OK, I think the correct probability here is 1/57. According to OEIS (it cites Stanley as a reference; I haven't taken the time to try to understand why this would be the case), the number of unordered binary trees on a set of n+1 labelled leaves is given by 1*3*...*(2n-1). If we want to count how many of these have two particular leaves directly next to each other, well, we're essentially merging them into one super-leaf; thus we want the same thing on one fewer leaf. Hence the number we want is (1*3*...*55)/(1*3*...*57)=1/57. More generally, if we had n leaves, we'd have 1/(2n-3).

Edit: OK, not going to write out the whole thing here unless someone really wants, but for those skeptical of the above formula, you can prove it with exponential generating functions.

Comment author: Kaj_Sotala 04 January 2013 08:45:44AM 0 points [-]

That's if you fix the position of the first item in the pair: if item 1 literally the first item in a sequence, then there is indeed a 1/29 chance that the second item of the pair will appear next to it.

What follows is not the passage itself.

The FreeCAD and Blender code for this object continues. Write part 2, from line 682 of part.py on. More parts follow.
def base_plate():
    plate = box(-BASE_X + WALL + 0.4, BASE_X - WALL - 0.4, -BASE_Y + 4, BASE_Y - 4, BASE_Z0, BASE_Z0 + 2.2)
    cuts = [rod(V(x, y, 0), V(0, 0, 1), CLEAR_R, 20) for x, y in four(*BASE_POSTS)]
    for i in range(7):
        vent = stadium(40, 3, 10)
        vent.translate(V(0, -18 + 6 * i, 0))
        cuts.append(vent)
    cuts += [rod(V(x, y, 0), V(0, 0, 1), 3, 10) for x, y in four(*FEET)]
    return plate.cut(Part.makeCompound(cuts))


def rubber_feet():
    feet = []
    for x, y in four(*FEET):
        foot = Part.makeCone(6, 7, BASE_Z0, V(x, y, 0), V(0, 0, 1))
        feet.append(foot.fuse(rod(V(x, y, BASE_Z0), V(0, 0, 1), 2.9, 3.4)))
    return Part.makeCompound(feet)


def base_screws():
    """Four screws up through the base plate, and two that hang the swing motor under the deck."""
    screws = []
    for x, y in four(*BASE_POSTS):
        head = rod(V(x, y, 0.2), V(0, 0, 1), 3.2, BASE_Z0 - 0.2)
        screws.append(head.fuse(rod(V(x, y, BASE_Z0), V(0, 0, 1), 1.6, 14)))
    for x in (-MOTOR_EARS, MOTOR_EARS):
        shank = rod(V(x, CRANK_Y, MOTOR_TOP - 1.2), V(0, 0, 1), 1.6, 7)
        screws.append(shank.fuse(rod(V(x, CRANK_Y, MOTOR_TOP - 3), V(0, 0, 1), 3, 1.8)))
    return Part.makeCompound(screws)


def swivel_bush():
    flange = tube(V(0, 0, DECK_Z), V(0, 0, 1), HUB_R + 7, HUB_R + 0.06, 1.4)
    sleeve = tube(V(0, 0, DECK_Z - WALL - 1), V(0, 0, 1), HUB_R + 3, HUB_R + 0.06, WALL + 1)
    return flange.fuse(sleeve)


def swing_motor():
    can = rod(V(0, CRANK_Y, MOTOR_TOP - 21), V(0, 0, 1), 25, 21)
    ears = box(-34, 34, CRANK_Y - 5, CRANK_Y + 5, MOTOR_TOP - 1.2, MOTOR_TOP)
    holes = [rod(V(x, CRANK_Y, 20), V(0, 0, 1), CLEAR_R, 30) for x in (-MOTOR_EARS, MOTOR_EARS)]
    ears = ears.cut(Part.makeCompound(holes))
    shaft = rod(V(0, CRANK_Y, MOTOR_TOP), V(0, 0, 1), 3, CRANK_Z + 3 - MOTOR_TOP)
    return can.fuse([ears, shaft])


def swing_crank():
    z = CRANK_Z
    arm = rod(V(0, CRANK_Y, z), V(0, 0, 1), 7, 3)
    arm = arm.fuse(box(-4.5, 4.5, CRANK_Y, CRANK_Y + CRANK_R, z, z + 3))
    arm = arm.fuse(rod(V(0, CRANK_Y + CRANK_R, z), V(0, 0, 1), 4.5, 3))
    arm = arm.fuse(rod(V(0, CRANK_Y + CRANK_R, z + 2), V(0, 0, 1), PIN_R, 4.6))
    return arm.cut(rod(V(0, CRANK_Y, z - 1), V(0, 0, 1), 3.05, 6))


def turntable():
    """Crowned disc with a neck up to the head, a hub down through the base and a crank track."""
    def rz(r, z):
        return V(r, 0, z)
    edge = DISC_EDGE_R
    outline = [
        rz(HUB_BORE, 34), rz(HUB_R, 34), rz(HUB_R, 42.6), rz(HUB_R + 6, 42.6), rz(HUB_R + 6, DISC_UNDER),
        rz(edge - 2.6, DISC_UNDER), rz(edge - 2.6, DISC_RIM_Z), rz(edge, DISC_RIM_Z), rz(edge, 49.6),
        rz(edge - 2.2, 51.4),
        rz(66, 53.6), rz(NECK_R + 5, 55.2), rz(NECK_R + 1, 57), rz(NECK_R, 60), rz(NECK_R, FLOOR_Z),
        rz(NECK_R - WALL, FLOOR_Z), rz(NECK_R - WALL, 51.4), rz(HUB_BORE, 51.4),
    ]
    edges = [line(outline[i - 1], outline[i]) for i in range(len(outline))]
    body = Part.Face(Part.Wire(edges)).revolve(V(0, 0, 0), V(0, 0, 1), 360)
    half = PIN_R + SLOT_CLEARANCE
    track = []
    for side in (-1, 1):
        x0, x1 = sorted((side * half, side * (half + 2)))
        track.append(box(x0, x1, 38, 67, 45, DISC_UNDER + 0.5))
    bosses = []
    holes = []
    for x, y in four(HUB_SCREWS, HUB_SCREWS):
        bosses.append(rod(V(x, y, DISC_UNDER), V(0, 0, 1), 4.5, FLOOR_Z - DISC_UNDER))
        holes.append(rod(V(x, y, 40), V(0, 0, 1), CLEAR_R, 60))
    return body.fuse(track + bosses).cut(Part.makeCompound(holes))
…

But if the pair can be found anywhere...

Comment author: Kindly 04 January 2013 02:36:16PM *  2 points [-]

But you don't add the different probabilities for where the first item can be. No matter where the first item in the pair occurs, there is a 1/29 chance the second item will be next to it.

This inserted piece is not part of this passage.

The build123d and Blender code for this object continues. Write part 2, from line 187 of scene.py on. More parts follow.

Another way of thinking about it. For any given item, there are 29 other items. Only one of these can be paired with the first, and all these events are equally likely. The probabilty has to be 1/29 and not 1/15, because 29 copies of 1/15 don't add up to 1.

Actually, the probability is slightly lower, because some items are not leaves at all. If we take the tree in the article as representative, then we expect roughly 10 pairs among the 30 items, which gives a probability of 2/87: with probability 2/3, the first item ends up as half of a pair, and with probability 1/29, the second item ends up as the other half of that same pair.

In the movie subtree, we have 12 items, so the probability of being paired is 2/33 rather than 1/6.

Edit: Laplace-adjusting the "is a random item in a pair" probability, we get 11/32 as an estimate instead, and 1/16 for the final answer. Note that because of the reasonably large sample size, this doesn't make a huge difference.

Comment author: gwern 04 January 2013 04:36:24PM *  0 points [-]

there is a 1/29 chance the second item will be next to it.

'Next to it', perhaps, but wouldn't that other alternative be putting it on an entirely different branch and so less similar as it's not in the same cluster? movie-fearandloathing may be 'next to' fanfiction-remiscent-afterthought-threecharacters in the clustering, but not nearly as similar to it as movie-1492conquestparadise... so I think that analysis is less right than my own simple one.

Comment author: Kindly 04 January 2013 05:17:32PM 2 points [-]

By "next to it" I meant paired with it, sorry. Not all items have another item paired with them, which is where the correction factor of 2/3 comes from.

Comment author: gwern 04 January 2013 07:18:12PM 0 points [-]

Not all items have another item paired with them, which is where the correction factor of 2/3 comes from.

Ah, I see. I'm not sure how I should deal with the non-pairing or multiple node groups; I didn't take them into account in advance, and anything based on observing the tree that was generated feels ad hoc. So if the odds of the pairing given random chance is overestimated, that means the strength of the pairing is being underestimated, right, and the likelihood ratio is weaker than it 'should' be? I'm fine with leaving that alone: as I said, when possible I tried to make conclusions as weak as possible.

Comment author: Kindly 04 January 2013 07:37:38PM 1 point [-]

What do the pairings even mean, exactly? I would expect two nodes to be paired iff they are closer to each other than to any other node. If this is the case, then under a random-distance model with n nodes the probability that two specific nodes are paired is 1/(2n-3).

Comment author: gwern 04 January 2013 08:32:50PM 0 points [-]

As far as I know, it means that they are closer, yes.

Comment author: Unnamed 04 January 2013 07:32:04PM 1 point [-]

If you took 30 people, and randomly put them into 15 pairs, then the probability that Person A would be paired with Person Z is 1/29. Person A is equally likely to be paired with any of the 29 other people.

If you took 15 women & 15 men, and randomly put them into 15 woman-man pairs, then the probability that Woman A would be paired with Man Z is 1/15. Woman A is equally likely to be paired with any of the 15 men.

The stylometrics analysis resembles the former situation, with p=1/29. The script could've been paired with any of the 29 other items.